= Charles Edward Wilson (educationalist) =

Scottish teacher and educationalist

Dr Charles Edward Wilson FRSE FSA FEIS LLD (1815-1888) was a 19th-century Scottish teacher and educationalist who was Scotland's first HM Chief Inspector of Schools following the Education (Scotland) Act 1872.

==Life==
He was born on 31 August 1815 in Old Aberdeen. He was educated at Aberdeen Grammar School. He studied Classics at Aberdeen University graduating MA.

In 1848 he became Classics Master at Glasgow Academy. In 1852 he became Assistant Inspector of Schools in Glasgow and in 1859 was promoted to Inspector.
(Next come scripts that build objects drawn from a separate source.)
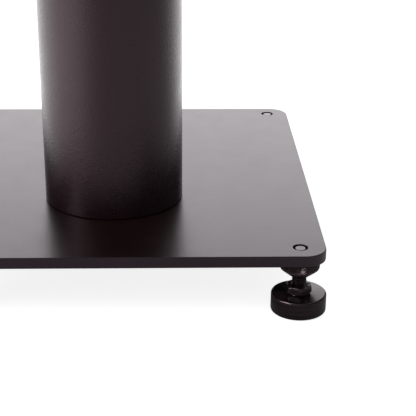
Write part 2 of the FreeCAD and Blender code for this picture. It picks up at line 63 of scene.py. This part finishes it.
def make_camera():
    """The photograph's camera, looking down on the near right corner of the base."""
    data = bpy.data.cameras.new("camera")
    data.sensor_width = SENSOR_WIDTH
    data.lens = FOCAL_PIXELS / IMAGE_SIDE * SENSOR_WIDTH
    data.clip_start, data.clip_end = CLIP_START, CLIP_END
    camera = bpy.data.objects.new("camera", data)
    bpy.context.scene.collection.objects.link(camera)
    ahead = Vector((
        math.sin(CAMERA_YAW) * math.cos(CAMERA_PITCH),
        math.cos(CAMERA_YAW) * math.cos(CAMERA_PITCH),
        -math.sin(CAMERA_PITCH),
    ))
    level_right = Vector((math.cos(CAMERA_YAW), -math.sin(CAMERA_YAW), 0.0))
    level_up = level_right.cross(ahead)
    right = level_right * math.cos(CAMERA_ROLL) + level_up * math.sin(CAMERA_ROLL)
    up = level_up * math.cos(CAMERA_ROLL) - level_right * math.sin(CAMERA_ROLL)
    turn = Matrix((right, up, -ahead)).transposed()
    camera.matrix_world = Matrix.Translation(CAMERA_PLACE) @ turn.to_4x4()
    bpy.context.scene.camera = camera


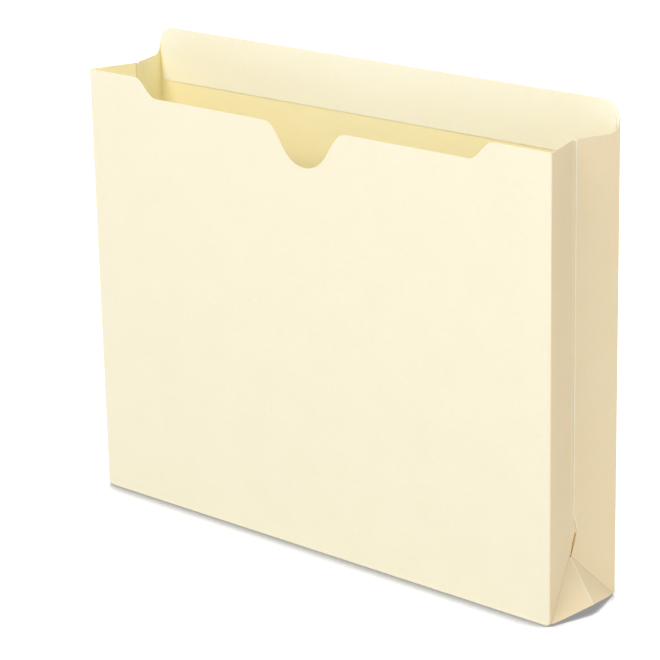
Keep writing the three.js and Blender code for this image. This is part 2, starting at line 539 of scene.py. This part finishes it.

In 1870 Aberdeen University awarded him an honorary doctorate (LLD). In 1873/74 he became the first Chief Inspector of Schools for all Scotland and he relocated to Edinburgh.

He was elected a Fellow of the Royal Society of Edinburgh in 1877. His proposers were Philip Kelland, Peter Guthrie Tait, Alexander Buchan, and John Gibson Fleming.

He died at 19 Palmerston Place in Edinburgh on 18 March 1888. He is buried in Dean Cemetery.

==Family==

In 1860 he was married to Joanne Farquharson Robertson (1840–1891) twenty five years his junior. Their children included Anne Louisa Wilson (1865–1937) and Andrew Robertson Wilson (1870–1932).